To truly move on from the Otis and Maeve saga, stop looking for deleted scenes or "hopeful" theories. Instead, rewatch the first season. Notice how much they’ve grown. The tragedy isn't that they broke up; the tragedy would have been if they stayed together and held each other back from their potential.

If you're looking for more closure, dive into the interviews with Emma Mackey and Asa Butterfield. Both actors have been pretty vocal about the fact that their characters' journeys had reached a natural conclusion. Mackey, in particular, seemed ready to leave Maeve behind, noting that playing a teenager into your mid-twenties becomes a bit of a stretch.

The best next step is to accept the bittersweet reality: they were the right people for each other at the exact right time, but that time has passed. Go watch the finale again, but this time, focus on Otis’s face when he looks out the window in the final shot. He’s sad, sure. But he’s also okay.
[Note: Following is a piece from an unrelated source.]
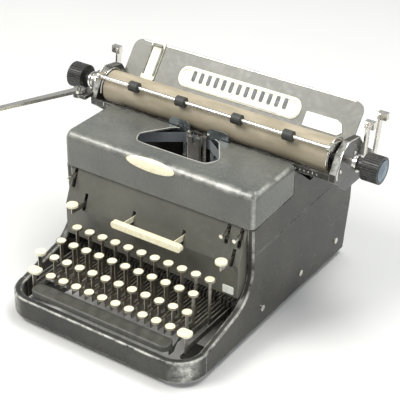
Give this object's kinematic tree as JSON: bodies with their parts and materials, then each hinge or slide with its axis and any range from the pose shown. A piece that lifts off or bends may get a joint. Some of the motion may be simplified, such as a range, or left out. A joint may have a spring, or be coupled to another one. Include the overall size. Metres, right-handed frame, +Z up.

And Maeve is more than okay—she’s flying.


Next Steps for Fans: 1. Watch "The Bear" or "Normal People" if you want more stories about complicated, messy people who love each other but can't quite make it work.
2. Follow Aimee Lou Wood’s career. Her character, Aimee, had arguably the best ending of anyone in the show, proving that the most important relationship you can have is the one with yourself.
3. Journal about your own "Maeve" or "Otis." Sometimes seeing your own past reflected in fiction is the best way to finally get some closure on that one person you thought was "the one" who got away.